Somente em 2018 o Facebook conseguiu licença para abrir um escritório definitivo em território chinês. A subsidiária com capital de US$ 30 milhões deve ser aberta em Hangzhou, no sul do país, e funcionará como uma incubadora de startups, promovendo investimentos em pequenas empresas chineses. O negócio abarca o desenvolvimento de tecnologia, serviços técnicos e consultoria de investimentos[49].

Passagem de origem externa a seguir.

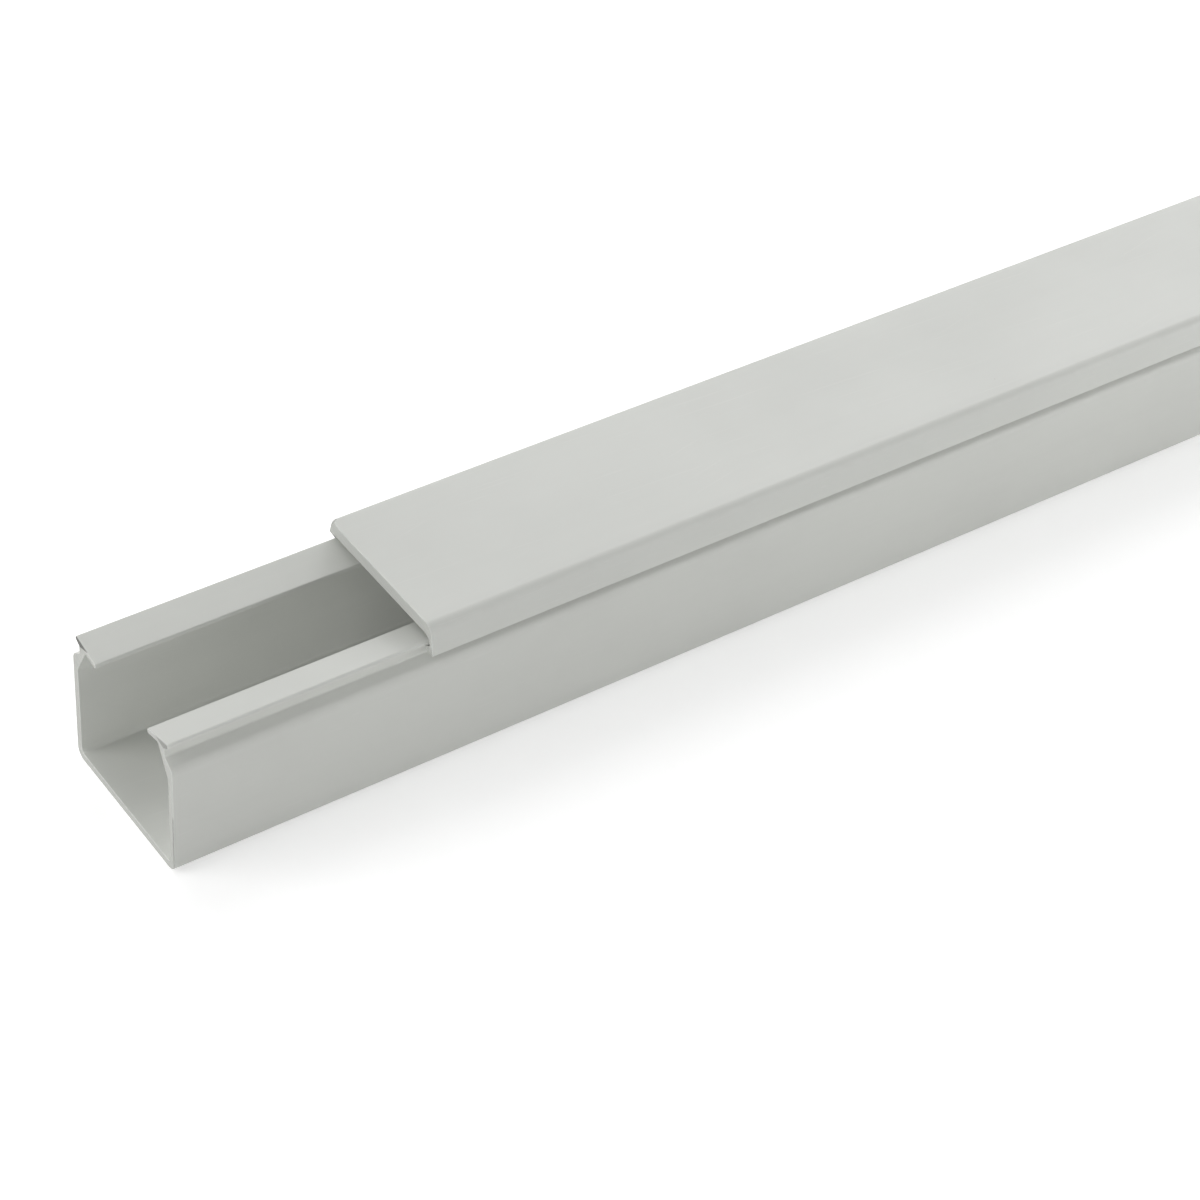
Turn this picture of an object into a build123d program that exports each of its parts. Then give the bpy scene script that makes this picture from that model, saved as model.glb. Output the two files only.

No entanto, Mark Zuckerberg precisa resolver um revés gigantesco para sua empresa: o bloqueio do aplicativo de mensagens Whatsapp, o último dos principais produtos do Facebook que ainda funcionavam na China. Em julho de 2017, o aplicativo foi parcialmente bloqueado por filtros chineses, impossibilitando o envio de vídeos e fotos e interrompendo mensagens de voz. O controle informativo coincidiu com o início da nova legislação de Segurança Cibernética e, embora não fosse tão popular entre os chineses – que contam com o aplicativo de mensagens local WeChat, com mais de 900 milhões de usuários –, o Whatsapp representa uma ferramenta útil para muitos se comunicarem com pessoas fora do país ou em Hong Kong[50].
A desativação definitiva do Whatsapp veio em setembro do mesmo ano, após uma atualização na Grande Muralha de Fogo para detectar, bloquear e redirecionar os protocolos usados pelo aplicativo no envio de mensagens de texto e mídias criptografadas[51]. É possível que a ação tenha relação com a proximidade do 19º Congresso do Partido Comunista da China (PCCh), que consolidou o poder do presidente Xi Jinping[52].
Os residentes na China ainda podem usar serviços como o WhatsApp caso se conectem por redes privadas virtuais (VNPs) que forneçam canais de comunicação para servidores fora do país. Contudo, o governo segue exercendo o monitoramento também das redes privadas virtuais, o que tende a aumentar com a pressão de Xi Jinping em defesa de uma política de soberania cibernética mais rígidas no país[53].